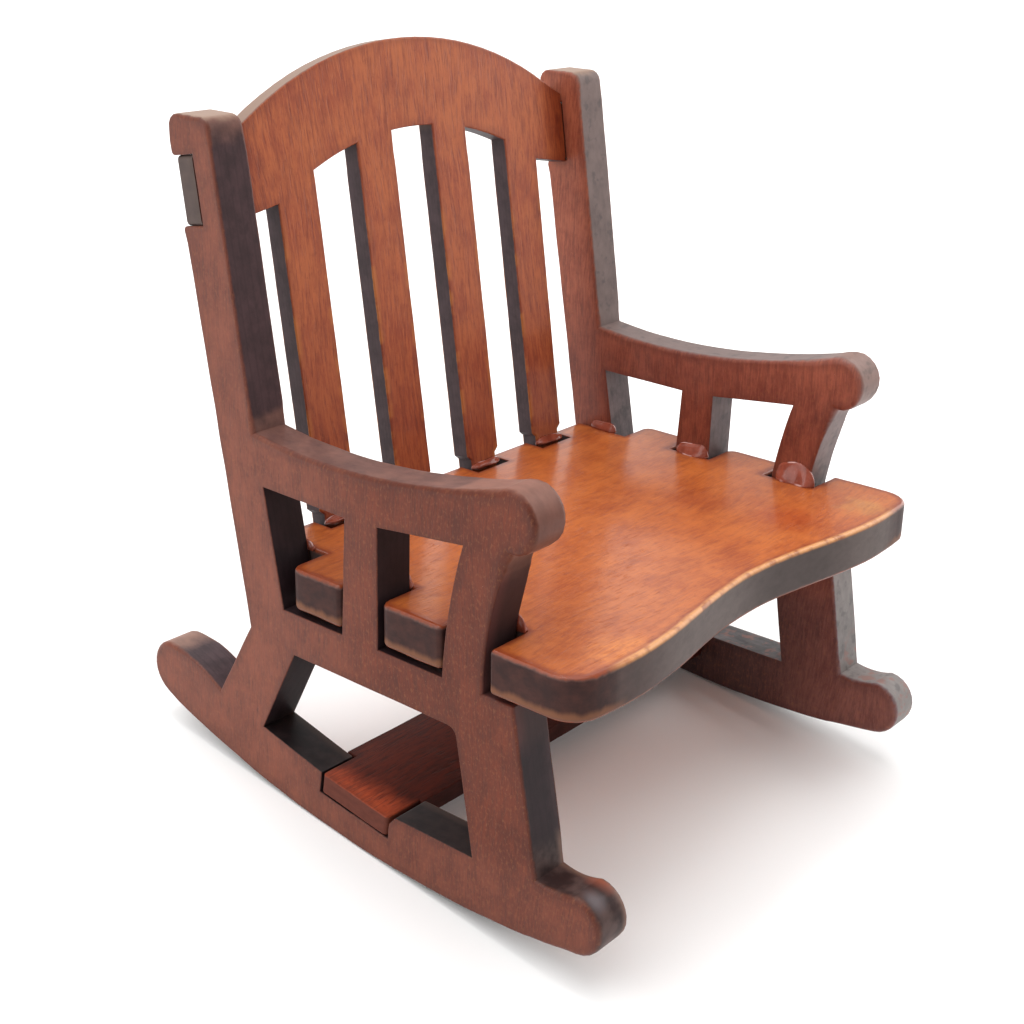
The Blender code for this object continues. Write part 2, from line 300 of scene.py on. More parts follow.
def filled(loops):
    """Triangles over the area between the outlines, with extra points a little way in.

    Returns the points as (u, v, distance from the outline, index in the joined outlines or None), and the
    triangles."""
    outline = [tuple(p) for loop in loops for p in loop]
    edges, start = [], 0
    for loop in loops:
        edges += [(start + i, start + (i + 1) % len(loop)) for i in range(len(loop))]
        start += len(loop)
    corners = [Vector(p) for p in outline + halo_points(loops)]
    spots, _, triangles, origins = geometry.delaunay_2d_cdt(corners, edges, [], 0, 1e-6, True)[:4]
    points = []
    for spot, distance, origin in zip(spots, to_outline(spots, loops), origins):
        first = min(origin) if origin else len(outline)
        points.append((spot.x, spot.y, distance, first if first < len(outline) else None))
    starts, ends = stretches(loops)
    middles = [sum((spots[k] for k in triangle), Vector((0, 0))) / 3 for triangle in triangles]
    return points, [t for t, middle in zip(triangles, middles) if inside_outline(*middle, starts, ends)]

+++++

__Goal__
Copy the data above exactly. Every line must be included.

__Complete response__
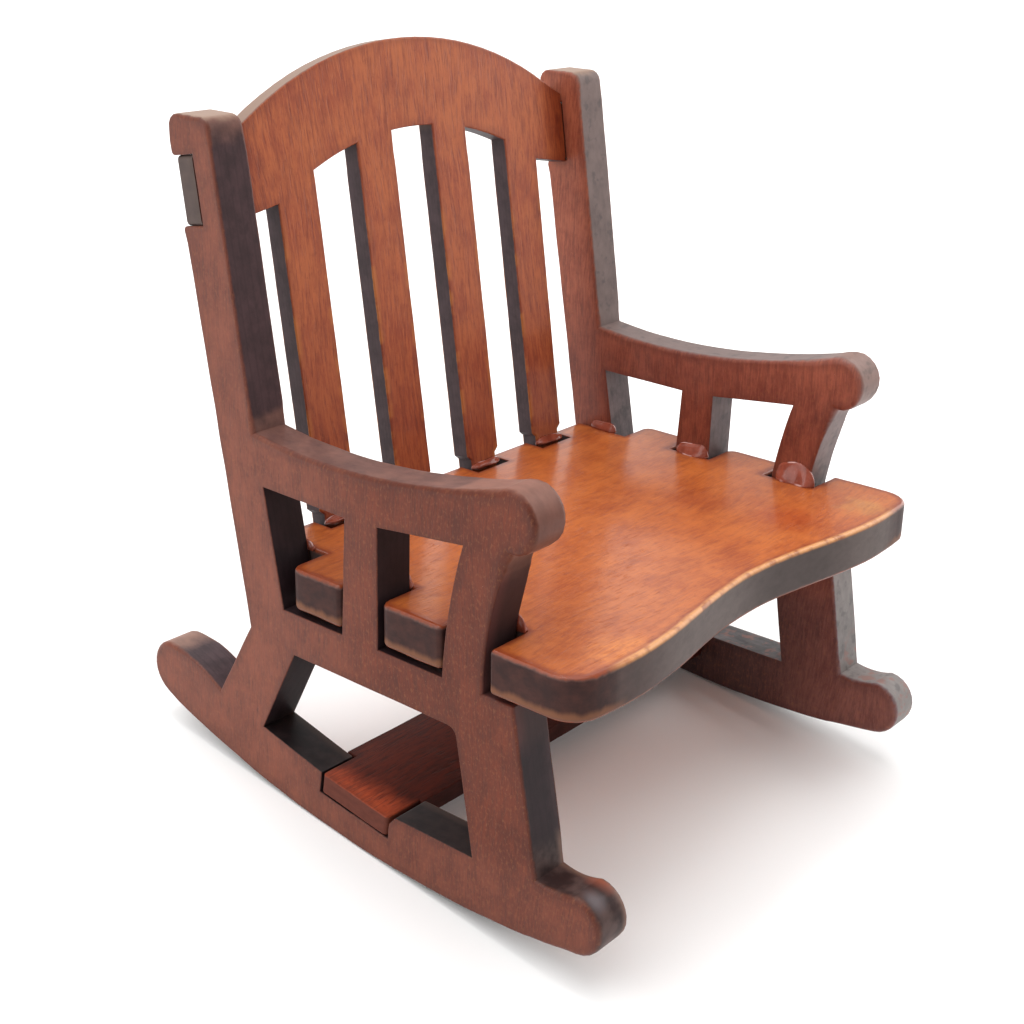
The Blender code for this object continues. Write part 2, from line 300 of scene.py on. More parts follow.
def filled(loops):
    """Triangles over the area between the outlines, with extra points a little way in.

    Returns the points as (u, v, distance from the outline, index in the joined outlines or None), and the
    triangles."""
    outline = [tuple(p) for loop in loops for p in loop]
    edges, start = [], 0
    for loop in loops:
        edges += [(start + i, start + (i + 1) % len(loop)) for i in range(len(loop))]
        start += len(loop)
    corners = [Vector(p) for p in outline + halo_points(loops)]
    spots, _, triangles, origins = geometry.delaunay_2d_cdt(corners, edges, [], 0, 1e-6, True)[:4]
    points = []
    for spot, distance, origin in zip(spots, to_outline(spots, loops), origins):
        first = min(origin) if origin else len(outline)
        points.append((spot.x, spot.y, distance, first if first < len(outline) else None))
    starts, ends = stretches(loops)
    middles = [sum((spots[k] for k in triangle), Vector((0, 0))) / 3 for triangle in triangles]
    return points, [t for t, middle in zip(triangles, middles) if inside_outline(*middle, starts, ends)]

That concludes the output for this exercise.